* _Records for this task_
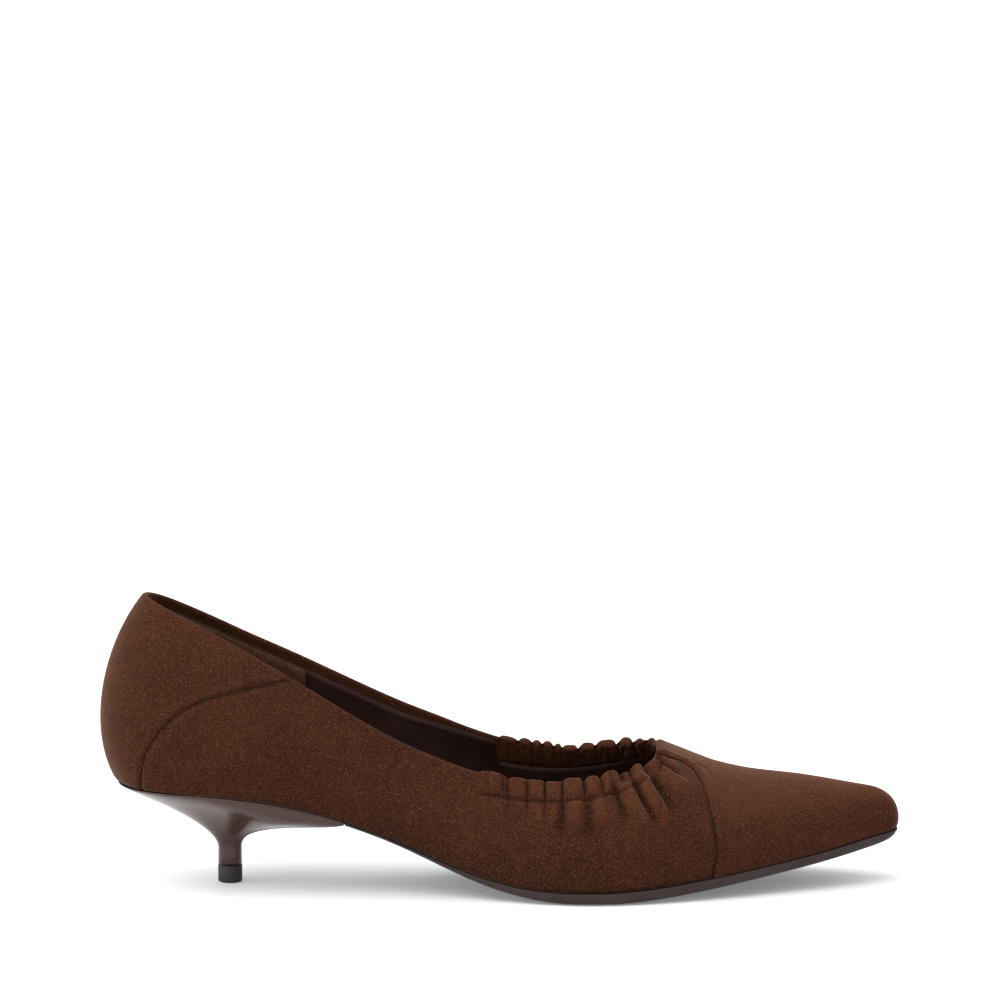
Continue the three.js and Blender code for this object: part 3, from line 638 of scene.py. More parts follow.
def blend_colour(tree, share, a, b, kind="MIX"):
    node = add(tree, "ShaderNodeMix", data_type="RGBA", blend_type=kind)
    socket(tree, share, node.inputs[0])
    socket(tree, a, node.inputs[6])
    socket(tree, b, node.inputs[7])
    return node.outputs[2]


def calculate(tree, operation, a, b=0.0):
    node = add(tree, "ShaderNodeMath", operation=operation)
    socket(tree, a, node.inputs[0])
    socket(tree, b, node.inputs[1])
    return node.outputs[0]


def new_group(name, inputs, outputs):
    tree = bpy.data.node_groups.new(name, "ShaderNodeTree")
    for label, kind, value in inputs:
        made = tree.interface.new_socket(label, in_out="INPUT", socket_type=kind)
        made.default_value = value
    for label, kind in outputs:
        tree.interface.new_socket(label, in_out="OUTPUT", socket_type=kind)
    start = tree.nodes.new("NodeGroupInput")
    end = tree.nodes.new("NodeGroupOutput")
    return tree, start.outputs, end.inputs


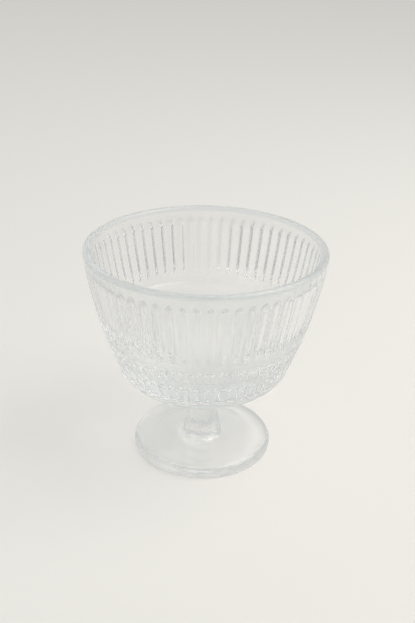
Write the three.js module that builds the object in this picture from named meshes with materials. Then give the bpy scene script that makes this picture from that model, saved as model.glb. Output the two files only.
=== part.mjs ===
// A footed ice cream glass in clear pressed glass: a flared bowl with a band of tall flutes over two bands
// of short ribs, a short waisted stem and a round foot. Millimetres, +Z up, origin under the foot's centre.
// The three portions are welded to each other on flat round lands.

import * as THREE from "three";

// Overall sizes
const overallHeight = 100;
const rimRadius = 53;
const footRadius = 32;

// Bowl: the wall is measured on its outside, over the ribs
const wallFootRadius = 38.4; // where the wall meets the rounded corner of the bottom
const wallBow = 2; // how far the wall swells out from a straight cone
const wallThickness = 3.4;
const lipRadius = 1.7; // the fire-polished rim is a half round
const bottomCornerRadius = 12;
const undersideTilt = THREE.MathUtils.degToRad(6);
const floorThickness = 6.2; // from the weld to the inside floor
const insideCornerRadius = 9;

// Tall flutes, cut into the wall side by side
const fluteCount = 60;
const fluteDepth = 0.85;
const fluteRunOut = 3; // length over which a flute grows to its full depth
const plainBandHeight = 4.4; // from the rim down to the flutes
const plainRingHeight = 1.6; // plain wall under the flutes

// Short ribs, standing between grooves
const upperRibCount = 90;
const upperRibLength = 5.9;
const lowerRibCount = 60;
const lowerRibLength = 8;
const ribDepth = 0.6;
const ribShift = 0.5; // share of a rib's width by which both bands are turned from +X
const ribRunOut = 0.8; // length of a rib's rounded end
const ribGap = 3.3; // groove between the two bands
const upperGrooveHeight = 2; // groove between the upper ribs and the plain ring
const wallFootGap = 0.5; // from the rounded corner up to the lower ribs

// Stem
const weldHeight = 34.4; // where the stem meets the bowl
const bowlWeldRadius = 11;
const footWeldRadius = 8;
const upperPull = 4.7; // how far the stem's sides are drawn in near the bowl
const lowerPull = 1.1; // and near the foot
const pullPlace = 0.28; // share of the stem's length from each weld to where its sides are drawn in

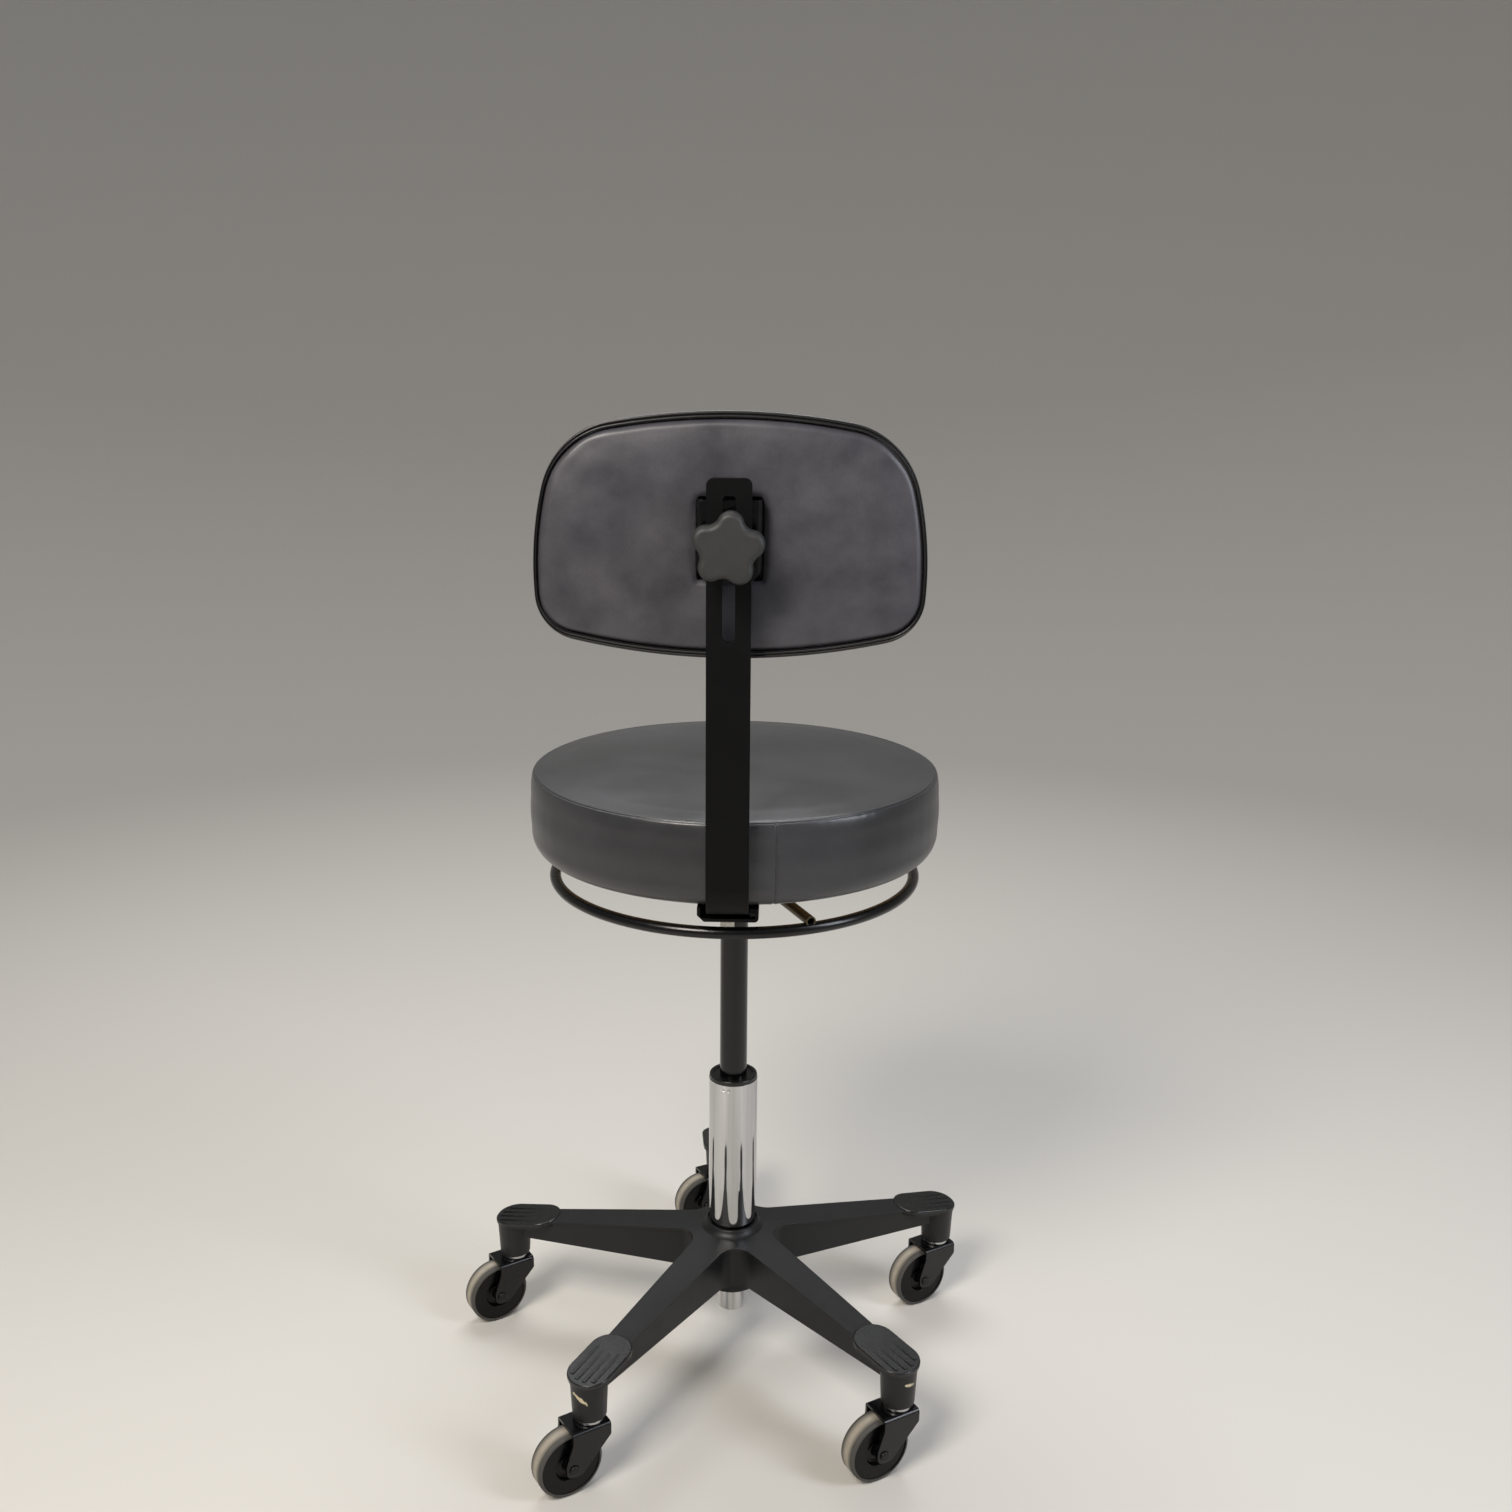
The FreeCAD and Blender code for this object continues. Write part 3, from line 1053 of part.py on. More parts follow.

* _Task description_
The lines from the top of the data above down to the line containing "return node.outputs[2]" are to be copied exactly; no other line should appear.

* _Result of this task_
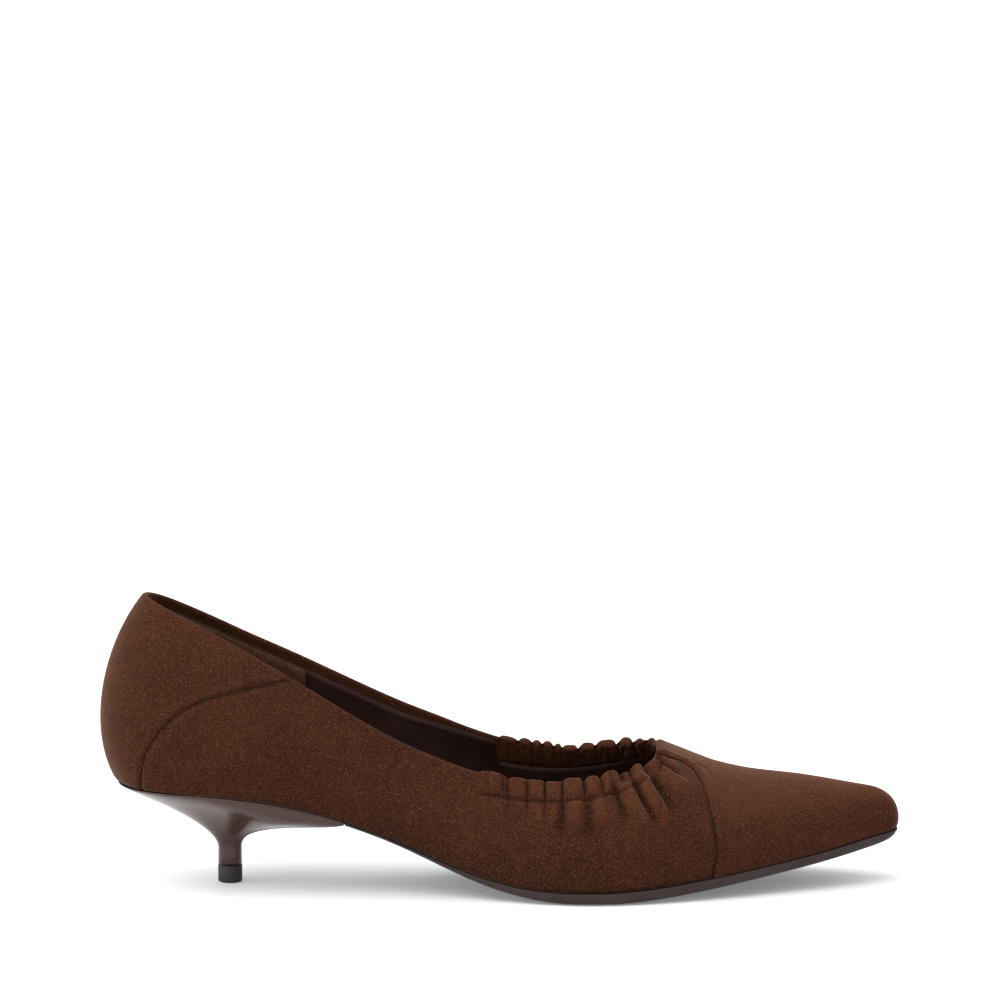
Continue the three.js and Blender code for this object: part 3, from line 638 of scene.py. More parts follow.
def blend_colour(tree, share, a, b, kind="MIX"):
    node = add(tree, "ShaderNodeMix", data_type="RGBA", blend_type=kind)
    socket(tree, share, node.inputs[0])
    socket(tree, a, node.inputs[6])
    socket(tree, b, node.inputs[7])
    return node.outputs[2]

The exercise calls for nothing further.